Schau dir mal die Thematik in Galileo Computing :: Java ist auch eine Insel – 14.3 Thread-Eigenschaften und -Zustände an.

Ganz nett erklärt, wie ich finde.


----------



## Asga (7. Mai 2012)

Ich habe jetzt einfach die sleep Methode mit thread.interrupt() unterbrochen. Wenn interrupt() aufgerufen wird, schmeißt das System eine InterruptedException. Diese wird dann mit catch aufgefangen und ich arbeite im catch-block weiter. 

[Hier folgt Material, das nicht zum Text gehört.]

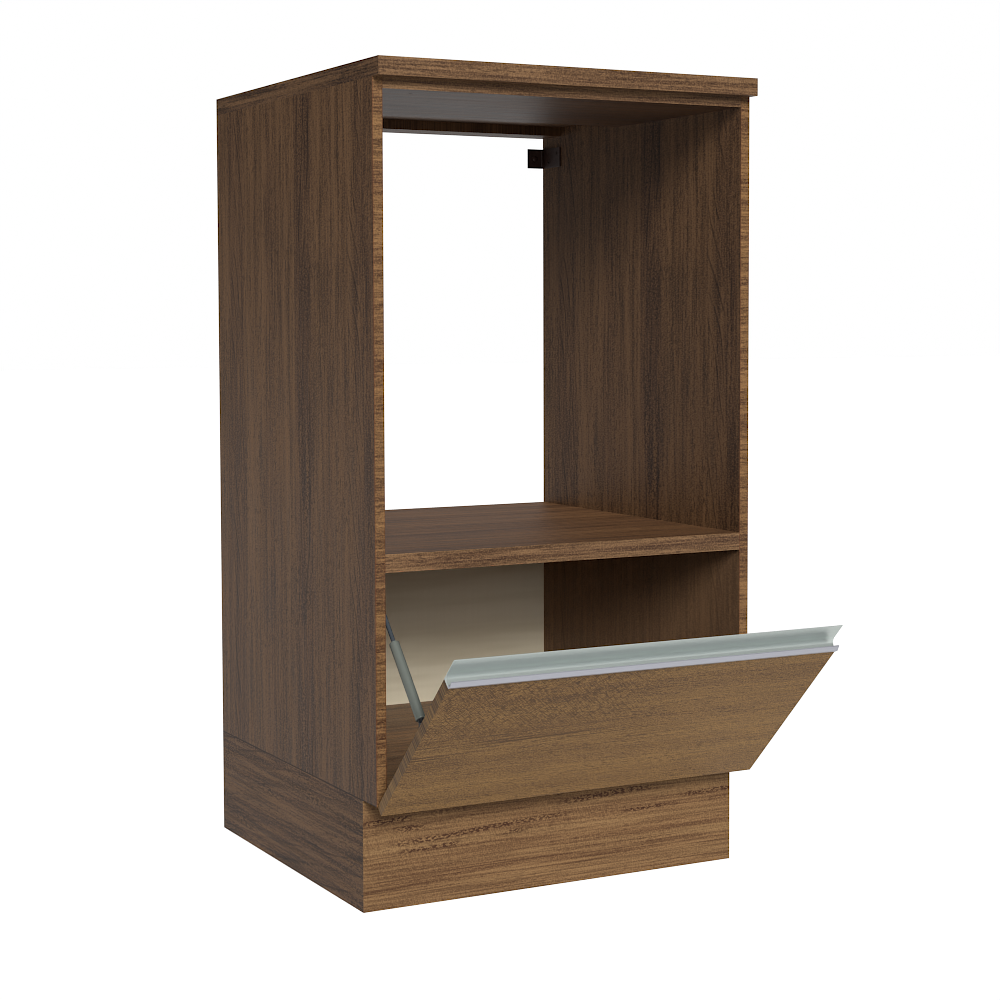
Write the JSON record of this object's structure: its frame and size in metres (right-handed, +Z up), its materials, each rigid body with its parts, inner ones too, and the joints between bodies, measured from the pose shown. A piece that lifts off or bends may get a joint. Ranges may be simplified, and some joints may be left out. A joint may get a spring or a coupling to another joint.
{
  "type": "oven base cabinet",
  "caption": "Free-standing tall base cabinet in dark wood with an open oven bay, a bottom-hung flap with an aluminium grip on a gas strut, and a recessed plinth.",
  "frame": {"origin": "centre of the footprint of the whole object with its flap open, on the floor", "axes": "+X to the right seen from the front, +Y to the back, +Z up; the front faces -Y"},
  "size_m": [0.6, 0.8102, 1.15],
  "materials": {
    "side_board": "rustic dark brown wood decor, matt, grain upright",
    "worktop_board": "rustic dark brown wood decor, matt, grain front to back",
    "cross_board": "rustic dark brown wood decor, matt, grain left to right",
    "plinth_board": "rustic dark brown wood decor, matt, grain along the plinth",
    "flap_board": "rustic dark brown wood decor, matt, grain left to right",
    "edge_band": "lighter brown edge band in the same decor",
    "back_board": "cream coated hardboard, matt",
    "block_wood": "plain planed softwood",
    "dowel_wood": "fluted beech",
    "handle_metal": "satin anodised",
    "zinc_steel": "bright zinc",
    "cam_zinc": "die-cast zinc",
    "hinge_steel": "nickel plated",
    "strut_paint": "grey lacquer, satin",
    "rod_steel": "hard chromed",
    "socket_plastic": "black moulded plastic",
    "guide_plastic": "black moulded plastic",
    "bracket_brown": "dark brown lacquer, satin",
    "bumper_clear": "soft clear plastic"
  },
  "bodies": {
    "root": {"worktop": "worktop_board", "worktop_edge_band": "edge_band", "side_panel_left": "side_board", "side_panel_right": "side_board", "side_edge_band_left": "edge_band", "side_edge_band_right": "edge_band", "top_rail_front": "cross_board", "top_rail_edge_band": "edge_band", "top_rail_back": "cross_board", "oven_shelf": "cross_board", "oven_shelf_edge_band": "edge_band", "bottom_panel": "cross_board", "bottom_edge_band": "edge_band", "back_panel": "back_board", "back_panel_nails": "zinc_steel", "plinth_front": "plinth_board", "plinth_back": "plinth_board", "plinth_side_left": "plinth_board", "plinth_side_right": "plinth_board", "plinth_corner_blocks": "block_wood", "plinth_screws": "zinc_steel", "floor_screws": "zinc_steel", "worktop_screws": "zinc_steel", "cam_bolts": "zinc_steel", "cam_discs": "cam_zinc", "dowels": "dowel_wood", "wall_bracket_left": "bracket_brown", "wall_bracket_right": "bracket_brown", "wall_bracket_screws": "zinc_steel", "hinge_leaves_cabinet": "hinge_steel", "hinge_pins": "hinge_steel", "hinge_screws_cabinet": "zinc_steel", "ball_stud_side": "zinc_steel", "strut_side_plate": "zinc_steel", "strut_plate_screws": "zinc_steel"},
    "flap": {"flap_panel": "flap_board", "flap_edge_bands": "edge_band", "handle_profile": "handle_metal", "flap_bumpers": "bumper_clear", "hinge_leaves_flap": "hinge_steel", "hinge_screws_flap": "zinc_steel", "strut_flap_bracket": "zinc_steel", "strut_bracket_screws": "zinc_steel", "stud_nut": "zinc_steel"},
    "strut_rod": {"strut_rod": "rod_steel", "strut_piston": "guide_plastic", "strut_socket_upper": "socket_plastic"},
    "strut_tube": {"strut_tube": "strut_paint", "strut_rod_guide": "guide_plastic", "strut_socket_lower": "socket_plastic", "ball_stud_flap": "zinc_steel"}
  },
  "joints": [
    {"name": "flap_hinge", "type": "hinge", "parent": "root", "child": "flap", "pos_m": [0, -0.1787, 0.1575], "axis": [1, 0, 0], "range_deg": [-44.5, 0]},
    {"name": "strut_swing", "type": "hinge", "parent": "root", "child": "strut_rod", "pos_m": [-0.272, -0.10459, 0.45331], "axis": [1, 0, 0], "range_deg": [0, 22.65]},
    {"name": "strut_slide", "type": "slide", "parent": "strut_rod", "child": "strut_tube", "axis": [0, -0.671, -0.7414], "range_m": [-0.0801, 0]}
  ],
  "couplings": [
    {"joint": "strut_swing", "follows": "flap_hinge", "ratio": -0.50811},
    {"joint": "strut_slide", "follows": "flap_hinge", "m_per_rad": 0.10298}
  ]
}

Bestimmt keine schöne Lösung, aber es funktiniert so wie ich es mir vorstelle ^^


----------



## Lumaraf (7. Mai 2012)

Asga hat gesagt.:


> Ich habe jetzt einfach die sleep Methode mit thread.interrupt() unterbrochen. Wenn interrupt() aufgerufen wird, schmeißt das System eine InterruptedException. Diese wird dann mit catch aufgefangen und ich arbeite im catch-block weiter.
> 
> Bestimmt keine schöne Lösung, aber es funktiniert so wie ich es mir vorstelle ^^



Besser wäre es meiner Meinung nach in diesem Fall mit wait+notify zu arbeiten. Speziell die Methode Object#wait(long) dürfte für dich interessant sein.

Galileo Computing :: Java ist auch eine Insel – 14.6 Synchronisation über Warten und Benachrichtigen


----------